© JUNGE FREIHEIT Verlag GmbH & Co.  www.jungefreiheit.de    29/03 11. Juli 2003

 
Zeitschriftenkritik: Bumerang
Todesstöße
Werner Olles

Die im 9. Jahrgang zweimal jährlich erscheinende Zeitschrift Bumerang (Untertitel: "Naturvölker heute") wird vom "Bund für Naturvölker e.V." herausgegeben. Die Organisation leistet Öffentlichkeitsarbeit und Hilfe für traditionelle Kulturen und Lebensweisen und will mit ihrer "Zeitschrift für gefährdete Kulturen" auf den Umgang der "Zivilisation" mit den indigenen Waldvölkern Amazoniens und Perus, den Buschleuten in der Kalahari in Botswana, den Ureinwohnern Borneos und West-Papuas, den Indigenen der Tundra und Paraguays und den Indianervölkern der Bergregenwälder aufmerksam machen.

So berichtet Bumerang über den Kampf der altmalaiischen Ureinwohnervölker Borneos gegen den zentralstaatlich organisierten Landraub. Der Regenwald ist das Herz ihrer Gesellschaft und Kultur und damit ein elementarer Bestandteil ihrer Identität. Sie bebauen ihn, ernten wilde Pflanzen als Nahrung und Medizin und jagen dort. Doch im Laufe der letzten Jahrzehnte wurden Tausende der Dayak durch den mächtigen Zustrom neuer Nutzer aus ihrem angestammten Land verdrängt. Internationale Holzkonzerne griffen massiv in ihren Lebensraum ein, holzten riesige Waldareale ab, um dort Ölpalmen-Plantagen anzulegen. Während gleichzeitig Zehntausende von Migranten aus anderen dicht bevölkerten Gebieten Indonesiens einströmten, legten die Behörden im Zuge der Umsiedlungsprojekte die Grenzen der Naturreservate willkürlich fest, so daß die Ureinwohner heute nicht mehr auf dem Grund und Boden leben dürfen, der seit Ewigkeiten ihr Zuhause war. Dieser Zustand schürt ethnische und religiöse Spannungen, die von der indonesischen Regierung jedoch ignoriert werden.

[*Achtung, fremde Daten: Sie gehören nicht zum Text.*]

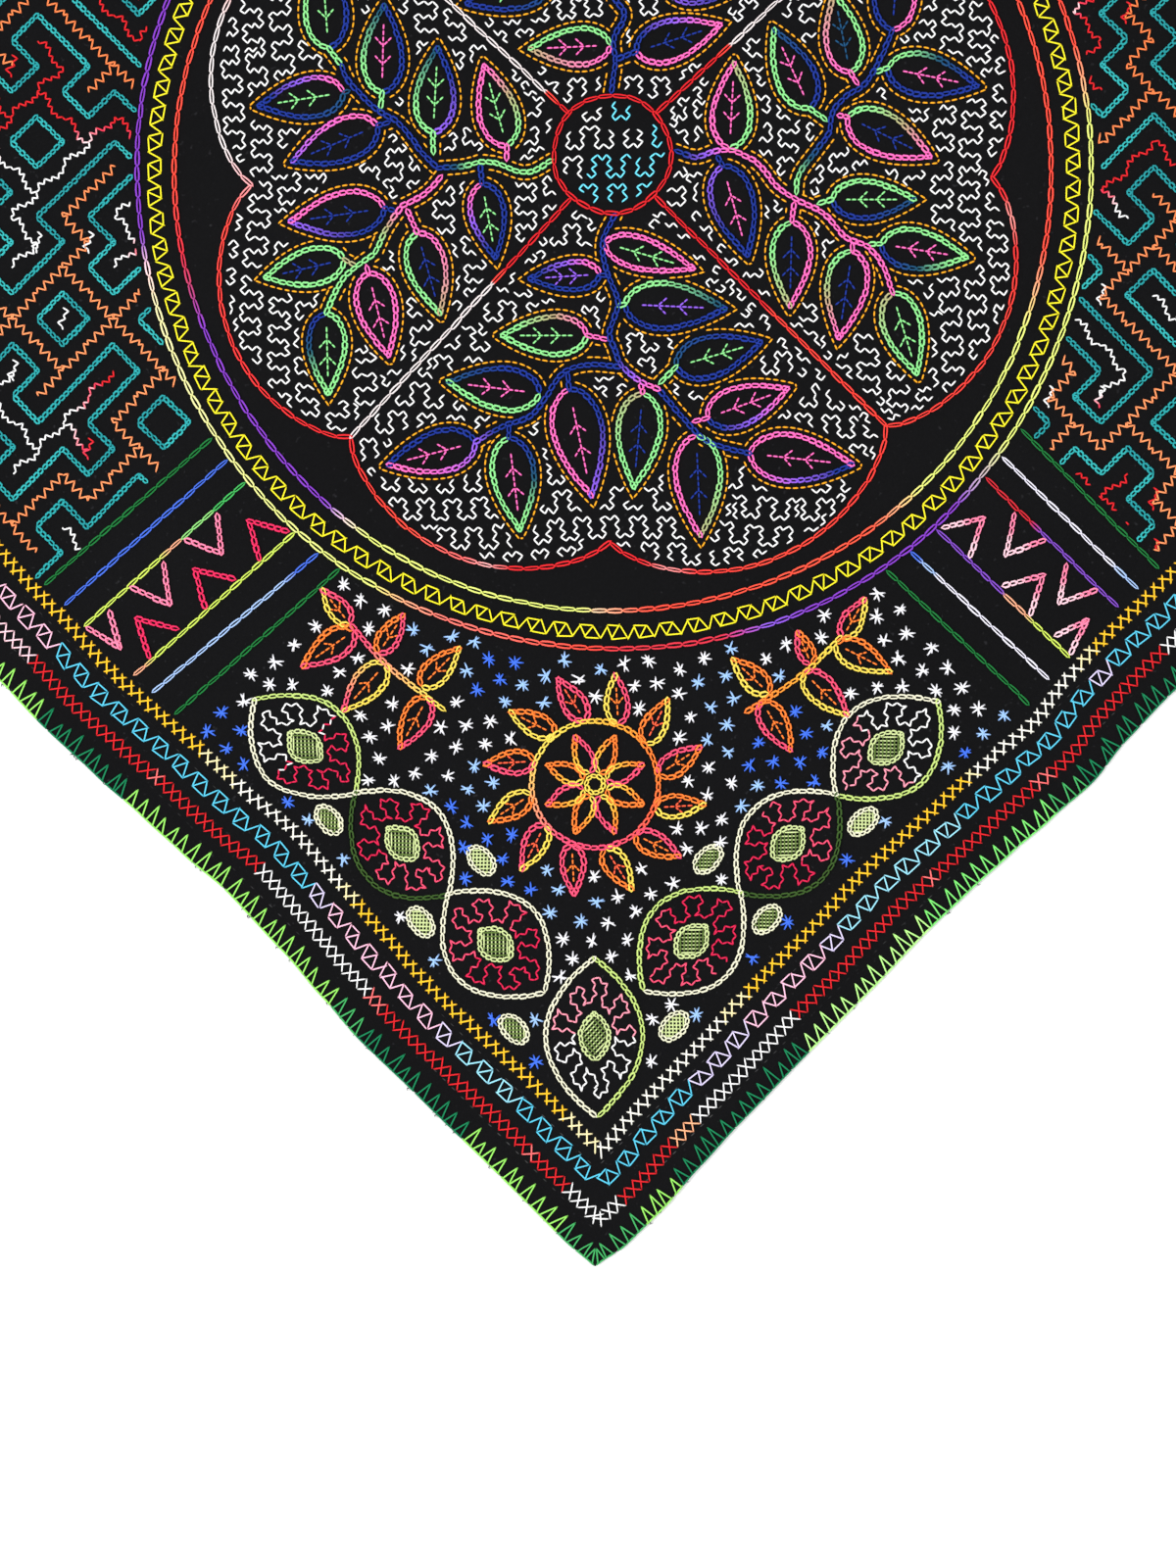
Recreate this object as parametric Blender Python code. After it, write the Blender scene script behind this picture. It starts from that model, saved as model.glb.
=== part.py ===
"""A square embroidered cotton cloth, lying flat with its right side up.

The cloth is one piece: a field of black cotton with its hem folded in behind and sewn
down. The solid holds its uneven outline, the thicker hem, and the shallow swells of
the rim and the field. Metres, +Z up. +X and +Y run along the cloth's
edges. The origin is on the surface that the cloth lies on, under the middle of its
outline.
"""

import math

import bmesh
import bpy

# The cut
SIDE = 0.700
CORNER_ROUNDING = 0.0045
CORNER_REACH = 0.020

# Thickness, with the embroidery's own thread counted in the field's
FIELD_THICKNESS = 0.0014
HEM_THICKNESS = 0.0020
HEM_WIDTH = 0.0084
HEM_STEP = 0.0016
RIM_ROUNDING = 0.0007

# Grid of the sheet
FIELD_PITCH = 0.025

# How the cloth lies: its face swells a little between the flat places
FIELD_SWELL = 0.00035
FIELD_SWELL_WAVES = (0.31, 0.23)
FIELD_SWELL_SLANTS = (0.4, 0.3)
RIM_SWELL = 0.0006
RIM_SWELL_REACH = 0.045
RIM_SWELL_WAVE = 0.135

# While the sheet is closed, a point's height only tells its layer: the top is at 0, the
# underside at this level and the middle of the rim halfway between them
UNDERSIDE_LEVEL = -1.0
RIM_LEVEL = UNDERSIDE_LEVEL / 2
LEVEL_TOLERANCE = 0.25
PLACE_TOLERANCE = 1e-6
FLAT_TOLERANCE = 1e-7

# How far each edge strays outwards from a straight line, as (distance along it, stray).
# "near_left" is the -X edge and "far_right" the +X edge, both from their -Y ends, and
# "near_right" is the -Y edge and "far_left" the +Y edge, both from their -X ends.
EDGE_STRAYS = {
    "near_left": (
        (0.000, 0.0002),
        (0.060, 0.0002),
        (0.110, 0.0008),
        (0.148, 0.0015),
        (0.173, -0.0002),
        (0.200, -0.0022),
        (0.238, -0.0034),
        (0.263, -0.0014),
        (0.288, -0.0004),
        (0.314, 0.0012),
        (0.350, 0.0024),
        (0.378, 0.0016),
        (0.450, -0.0008),
        (0.540, -0.0014),
        (0.620, 0.0008),
        (0.700, 0.0000),
    ),
    "near_right": (
        (0.000, 0.0002),
        (0.018, 0.0018),
        (0.042, 0.0020),
        (0.066, 0.0003),
        (0.092, -0.0008),
        (0.140, -0.0014),
        (0.178, -0.0014),
        (0.214, -0.0022),
        (0.240, -0.0016),
        (0.264, -0.0004),
        (0.288, 0.0014),
        (0.312, 0.0030),
        (0.337, 0.0004),
        (0.362, -0.0003),
        (0.440, 0.0012),
        (0.520, 0.0016),
        (0.610, -0.0010),
        (0.700, 0.0000),
    ),
    "far_left": (
        (0.000, 0.0000),
        (0.090, 0.0014),
        (0.190, -0.0012),
        (0.290, -0.0018),
        (0.380, 0.0010),
        (0.480, 0.0020),
        (0.590, -0.0006),
        (0.700, 0.0000),
    ),
    "far_right": (
        (0.000, 0.0000),
        (0.110, -0.0012),
        (0.210, 0.0010),
        (0.300, 0.0022),
        (0.400, -0.0004),
        (0.500, -0.0020),
        (0.600, 0.0008),
        (0.700, 0.0000),
    ),
}

COTTON_COLOR = (0.011, 0.011, 0.013, 1.0)
COTTON_ROUGHNESS = 0.92
SHARP_ANGLE = 50


def clear_scene():
    """Removes every object that the file starts with."""
    for old in list(bpy.data.objects):
        bpy.data.objects.remove(old, do_unlink=True)


def eased(share):
    """A smooth rise from 0 to 1 while share goes from 0 to 1."""
    share = min(max(share, 0.0), 1.0)
    return share * share * (3.0 - 2.0 * share)


def stray_at(edge, along):
    """How far the named edge stands out at that distance along it."""
    rows = EDGE_STRAYS[edge]
    for (start, before), (end, after) in zip(rows, rows[1:]):
        if along <= end:
            return before + (after - before) * eased((along - start) / (end - start))
    return rows[-1][1]


def outline_point(x, y):
    """Moves a point of the true square to its place in the uneven outline."""
    half = SIDE / 2
    near_x = (half - x) / SIDE
    near_y = (half - y) / SIDE
    left = stray_at("near_left", y + half)
    right = stray_at("far_right", y + half)
    low = stray_at("near_right", x + half)
    high = stray_at("far_left", x + half)
    moved_x = x - left * near_x + right * (1.0 - near_x)
    moved_y = y - low * near_y + high * (1.0 - near_y)
    return rounded_corner(moved_x, moved_y, x, y)


def rounded_corner(moved_x, moved_y, x, y):
    """Draws the four corners in a little, because a folded corner is never sharp."""
    half = SIDE / 2
    to_corner = math.hypot(half - abs(x), half - abs(y))
    pull = CORNER_ROUNDING * (1.0 - math.sqrt(0.5)) * (1.0 - eased(to_corner / CORNER_REACH))
    return moved_x - math.copysign(pull, x), moved_y - math.copysign(pull, y)


def edge_distance(x, y):
    """The distance of a point of the true square from its nearest edge."""
    half = SIDE / 2
    return min(half - abs(x), half - abs(y))


def rim_swell(x, y):
    """The rows of stitches near the rim draw the cloth up a little here and there."""
    near_rim = 1.0 - eased(edge_distance(x, y) / RIM_SWELL_REACH)
    along = math.atan2(y, x) * SIDE / 2
    wave = 0.5 + 0.5 * math.sin(2.0 * math.pi * along / RIM_SWELL_WAVE)
    return RIM_SWELL * near_rim * wave


def thickness(x, y):
    """The hem is the cloth folded double, so it is thicker than the field."""
    past_hem = eased((edge_distance(x, y) - HEM_WIDTH) / HEM_STEP)
    long_wave, short_wave = FIELD_SWELL_WAVES
    long_slant, short_slant = FIELD_SWELL_SLANTS
    swell = math.sin(2.0 * math.pi * (x + long_slant * y) / long_wave)
    swell *= math.cos(2.0 * math.pi * (y - short_slant * x) / short_wave)
    field = FIELD_THICKNESS + FIELD_SWELL * 0.5 * (1.0 + swell)
    flat = HEM_THICKNESS + (field - HEM_THICKNESS) * past_hem
    return flat + rim_swell(x, y)


def stations():
    """The grid lines along one side: the rim, both sides of the hem's step, the field."""
    half = SIDE / 2
    step_inner = HEM_WIDTH + HEM_STEP
    field_half = half - step_inner
    count = max(2, round(2.0 * field_half / FIELD_PITCH))
    field = [-field_half + 2.0 * field_half * i / count for i in range(count + 1)]
    rim = [half - RIM_ROUNDING, half - HEM_WIDTH]
    return [-r for r in rim] + field + rim[::-1]


def sheet_mesh():
    """A grid on the stations, closed below and round its rim."""
    lines = stations()
    bm = bmesh.new()
    bmesh.ops.create_grid(
        bm, x_segments=len(lines) - 1, y_segments=len(lines) - 1, size=0.5
    )
    for vert in bm.verts:
        column = round((vert.co.x + 0.5) * (len(lines) - 1))
        row = round((vert.co.y + 0.5) * (len(lines) - 1))
        vert.co = (lines[column], lines[row], 0.0)
    true_place = bm.verts.layers.float_vector.new("true_place")
    for vert in bm.verts:
        vert[true_place] = vert.co
    close_sheet(bm)
    shape_sheet(bm, true_place)
    flatten_below(bm)
    bmesh.ops.recalc_face_normals(bm, faces=bm.faces)
    mesh = bpy.data.meshes.new("cloth")
    bm.to_mesh(mesh)
    bm.free()
    return mesh


def close_sheet(bm):
    """Adds the underside and a rim with one line of points halfway up."""
    top_faces = list(bm.faces)
    below = bmesh.ops.extrude_face_region(bm, geom=top_faces, use_keep_orig=True)
    for item in below["geom"]:
        if isinstance(item, bmesh.types.BMVert):
            item.co.z = UNDERSIDE_LEVEL
    rungs = [
        e for e in bm.edges if abs(e.verts[0].co.z - e.verts[1].co.z) > LEVEL_TOLERANCE
    ]
    bmesh.ops.subdivide_edges(bm, edges=rungs, cuts=1)


def shape_sheet(bm, true_place):
    """Gives every point its real place: top, underside or the middle of the rim."""
    for vert in bm.verts:
        x, y, _ = vert[true_place]
        middle = abs(vert.co.z - RIM_LEVEL) < LEVEL_TOLERANCE
        if middle:
            x, y = pushed_to_rim(x, y)
        share = 1.0 - vert.co.z / UNDERSIDE_LEVEL
        place_x, place_y = outline_point(x, y)
        vert.co = (place_x, place_y, share * thickness(x, y))


def pushed_to_rim(x, y):
    """The middle of the rim stands out to the full size of the cloth."""
    half = SIDE / 2
    rim_line = half - RIM_ROUNDING
    out_x = math.copysign(half, x) if abs(abs(x) - rim_line) < PLACE_TOLERANCE else x
    out_y = math.copysign(half, y) if abs(abs(y) - rim_line) < PLACE_TOLERANCE else y
    return out_x, out_y


def flatten_below(bm):
    """Joins the faces of the underside, which lies flat, into one face."""
    flat = [f for f in bm.faces if all(abs(v.co.z) < FLAT_TOLERANCE for v in f.verts)]
    bmesh.ops.dissolve_faces(bm, faces=flat, use_verts=True)


def centre_on_outline(mesh):
    """Puts the middle of the outline's box over the origin."""
    xs = [v.co.x for v in mesh.vertices]
    ys = [v.co.y for v in mesh.vertices]
    shift_x = (max(xs) + min(xs)) / 2
    shift_y = (max(ys) + min(ys)) / 2
    for vert in mesh.vertices:
        vert.co.x -= shift_x
        vert.co.y -= shift_y


def cotton_material():
    """Black cotton, with no shine."""
    material = bpy.data.materials.new("black_cotton")
    material.use_nodes = True
    shader = material.node_tree.nodes["Principled BSDF"]
    shader.inputs["Base Color"].default_value = COTTON_COLOR
    shader.inputs["Roughness"].default_value = COTTON_ROUGHNESS
    shader.inputs["Metallic"].default_value = 0.0
    return material


def make_cloth():
    """The whole cloth as one object."""
    mesh = sheet_mesh()
    centre_on_outline(mesh)
    mesh.materials.append(cotton_material())
    mesh.shade_smooth()
    mesh.set_sharp_from_angle(angle=math.radians(SHARP_ANGLE))
    cloth = bpy.data.objects.new("cloth", mesh)
    bpy.context.scene.collection.objects.link(cloth)
    return cloth


def main():
    """Builds the part."""
    clear_scene()
    make_cloth()


main()
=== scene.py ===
"""A square black cotton cloth covered in hand embroidery, laid flat and seen from above.

The cloth's own sheet stands for the solid of the frame. Every line of thread on it is
real geometry: chain links, running stitches, crosses, herringbone, boxed triangles, knots
of crossed strands, and the tents that bind the edge. Lengths are in metres. Plans are
drawn on the true square and then eased onto the cloth's uneven outline and its swells.
"""

import logging
import math
from collections.abc import Callable, Iterator
from dataclasses import dataclass, field, replace
from enum import Enum

import bmesh
import bpy
import numpy as np
from mathutils import Matrix, Vector

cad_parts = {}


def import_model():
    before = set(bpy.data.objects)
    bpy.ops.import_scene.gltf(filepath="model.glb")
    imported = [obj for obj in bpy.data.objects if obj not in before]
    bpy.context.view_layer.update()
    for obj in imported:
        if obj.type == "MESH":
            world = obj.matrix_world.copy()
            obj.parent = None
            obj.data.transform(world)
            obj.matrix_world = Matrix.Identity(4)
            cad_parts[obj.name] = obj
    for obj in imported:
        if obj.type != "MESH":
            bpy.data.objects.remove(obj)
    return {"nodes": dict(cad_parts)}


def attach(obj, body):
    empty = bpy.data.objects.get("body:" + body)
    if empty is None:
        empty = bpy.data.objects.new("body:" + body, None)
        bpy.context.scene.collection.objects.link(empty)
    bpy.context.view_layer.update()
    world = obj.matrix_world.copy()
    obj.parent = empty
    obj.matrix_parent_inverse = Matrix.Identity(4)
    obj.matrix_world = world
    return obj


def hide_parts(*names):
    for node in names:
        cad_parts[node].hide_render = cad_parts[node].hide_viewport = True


LOG = logging.getLogger("cloth")
MM = 0.001
SIDE = 0.700
HALF = SIDE / 2
BODY = "root"
ROOT_HALF = math.sqrt(0.5)
TENT_PITCH = 5.95 * MM
TURNS_ON_MAP = 37.5
RNG = np.random.default_rng(20411)

Color = tuple[float, float, float]
Dyes = tuple[tuple[float, Color], ...]
Plan = Callable[[float, float], tuple[float, float]]


def eased(share: np.ndarray) -> np.ndarray:
    """A smooth rise from 0 to 1 while share goes from 0 to 1."""
    share = np.clip(share, 0.0, 1.0)
    return share * share * (3.0 - 2.0 * share)


def turned(points: np.ndarray, angle: float) -> np.ndarray:
    """Points of a plan turned about the origin, anticlockwise by an angle in radians."""
    c, s = math.cos(angle), math.sin(angle)
    return points @ np.array([[c, s], [-s, c]])


def from_diagonal(points: np.ndarray) -> np.ndarray:
    """Plan points from the view's axes, with the near corner below, to the cloth's.

    Args:
        points: rows of (right, up), where up runs along the cloth's diagonal.

    Returns:
        Rows of (x, y) along the cloth's edges.
    """
    return turned(np.asarray(points, float), -math.pi / 4)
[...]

Den Todesstoß erleiden zur Zeit auch die Buschleute aus dem "Zentralen Kalahari-Wildpark". Zwar liegt ihre Zahl noch bei rund 60.000, aber diese älteste Kulturform der Menschheit wird durch den zunehmenden Luxusjagdtourismus vor allem aus den USA, England und Deutschland inzwischen gewaltsam aus ihrem Jagd- und Sammelgebiet vertrieben. Für Botswanas Präsidenten sind sie nur "primitive Steinzeitkreaturen", die im dollarträchtigen Wildreservat nichts zu suchen haben. Heute fristen bereits die meisten von ihnen in über sechzig sogenannten Umsiedlerdörfern - von den Buschleuten als "Lager des Todes" bezeichnet - ein trostloses Dasein in Armut, Alkoholismus, Krankheiten und stiller Verzweiflung. Kaum jemand nahm von diesem Ethnozid an den letzten traditionell lebenden Indigenen im südlichen Afrika Notiz. Eine uralte Jägerkultur, die den Wildbestand jedoch nie gefährdet hat, wurde praktisch ausgelöscht.

Auch die Yali, die Ureinwohner West-Neuguineas, die in wenigen abgeschiedenen Tälern ihres Siedlungsgebietes noch heute in ihrer traditionellen Kultur als steinzeitliche Pflanzer und Teil der Wälder ihrer Ahnen leben, befinden sich bereits auf dem Weg in eine andere Zeit. Hat die Moderne Einzug gehalten, werden auch sie von den Traditionen und Wertvorstellungen ihrer Ahnen unwiderruflich abgeschnitten sein.

Bund für Naturvölker, Dorfstr. 44, 16230 Brodowin. Das Einzelheft kostet 2,30 Euro, das Jahresabo 6 Euro.